Desde mi segunda llegada a Madrid he cambiado algunos hábitos.
Parte de culpa la tienen los vaivenes de la vida, que han desplazado fuera de la capital a la mayoría de mis amigos. Y, por otro lado, porque al cambiar de trabajo y lugar de vivir, cambias también de recorridos, tiendas y bares.
El caso es que casi todas las mañanas me tomo un café en La Argentina.
La Argentina es un pequeño bar que está en la misma calle que la oficina. El sitio lo descubrimos Encar y yo cuando buscábamos casa lo más cerca posible del lugar de trabajo.
Estamos hablando de la Calle Infantas, paralela a la Gran Vía, en el Barrio de Chueca. En nuestra búsqueda, decidimos en un momento dado refrescar nuestros gaznates y dimos con el sitio.
Después de aquel día, cuando empecé a trabajar y, como tengo la extraña e insana costumbre de llegar unos minutos antes de mi hora, suelo visitar este lugar. Más que nada porque desde el principio me gustó su sencillez. Bar de los de toda la vida, muy pequeño, en el que incluso para entrar al aseo tienes que pasar por la barra, lo que hace que casi nadie lo utilice (yo lo hice el primer día, pero después de experimentar la dificultad de la maniobra que supone miccionar en este bar, mejor te aguantas y lo haces en otro sitio).

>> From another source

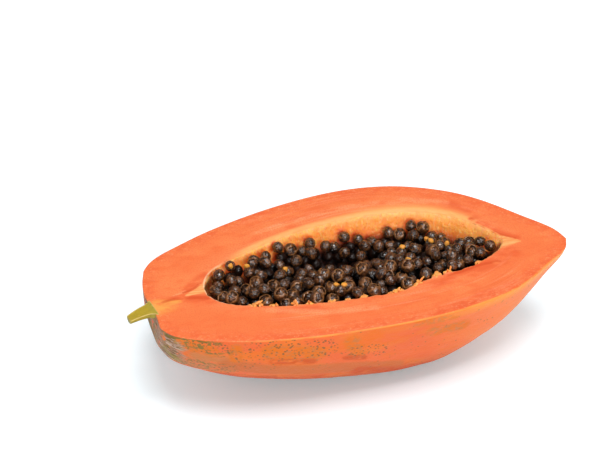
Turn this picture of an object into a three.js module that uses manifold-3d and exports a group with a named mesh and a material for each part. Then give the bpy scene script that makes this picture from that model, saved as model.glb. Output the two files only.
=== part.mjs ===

¿Qué hace de este local un lugar agradable? Básicamente la pareja que lo regenta. Por un lado ella (Amalia), que es simpática y que al segundo día ya recuerda qué es lo que te gusta tomar. Me llama siempre “majete” y de vez en cuando busca complicidad con la mirada cuando discute con su marido. Le he visto regalar comida a gente que ha entrado en el bar y también he visto como un tío pedía un café con leche y recibía una llamada de teléfono y entonces Paulino (el marido de Amalia) pedía votación a los que estábamos en el bar para ponerle la leche caliente, templada o fría, a la vez que explicaba que “en este bar mandamos todos!!”.
La decoración también es digna de mención. Gracias a ella he descubierto que sienten devoción por “Don Cascorro”, el vaquero que compra y vende tebeos en El Rastro, además de novelas, cuentos y álbumes de cromos desde 1975. Recoge incluso a domicilio, y se mueve a pueblos si es necesario, o al menos eso reza la publicidad. Como bien indica su nombre, va vestido de “cowboy”. Al principio pensé que era el propio Paulino, pero luego he descubierto que el personaje se llama Jesús y que es mensajero.
Amalia también tiene su sitio en las paredes de tan elegante sitio. Ella ha ganado concursos de croquetas y hay una fotocopia de una foto suya sentada en un taburete con una croqueta en una mano y un plato repleto en la otra. Amalia se preocupa porque una muchacha que trabaja en un supermercado de enfrente no coge las vacaciones que le corresponden. Ella es la encargada de llevar los cafés para las del súper y no le ayudan las compañeras. Además, a Amalia no le molesta que los gays se metan mano en su bar, pero que no sea a las 9:00 de la mañana, que sea por la tarde, que en ese momento hay gente que entra a trabajar. Esa explicación se la dio a una pareja que incluso terminó disculpándose ante ella, para mi asombro.
Otro personaje que frecuenta el bar es una señora muy gruesa que duerme en la calle. Paulino y Amalia le dan de desayunar fiado. Al cabo de los días, la indigente le paga los atrasos y vuelve a dejar una púa, a cambio de escuchar los consejos de los dueños pidiéndole que tenga cuidado y que no se lo gaste todo en coñac y tabaco.
Es casi plantilla en el bar un hombre sesentón que fuma pitillos pero que nunca toma nada. Les trae la prensa y suele indignarse cuando cuenta en voz alta que algunas personas van a su quiosco y le piden un ejemplar de prensa gratis de esos que dan en el Metro, que es su máxima competencia, claro.
Y más o menos así parecen pasar los días en La Argentina. No he explorado su fauna de tarde, pero seguro que es tan rica e interesante como la matutina.
Mañana volveré a ir y me volverán a preguntar si la leche caliente y diré que sí aunque sé que se pasan y aquello no hay quien se lo tome hasta pasado un tiempo, y permaneceré en silencio casi todo el rato solamente observándoles y mirando de vez en cuando el debate que siempre tienen puesto en la tele.
Como decía Rosendo, de andar por casa.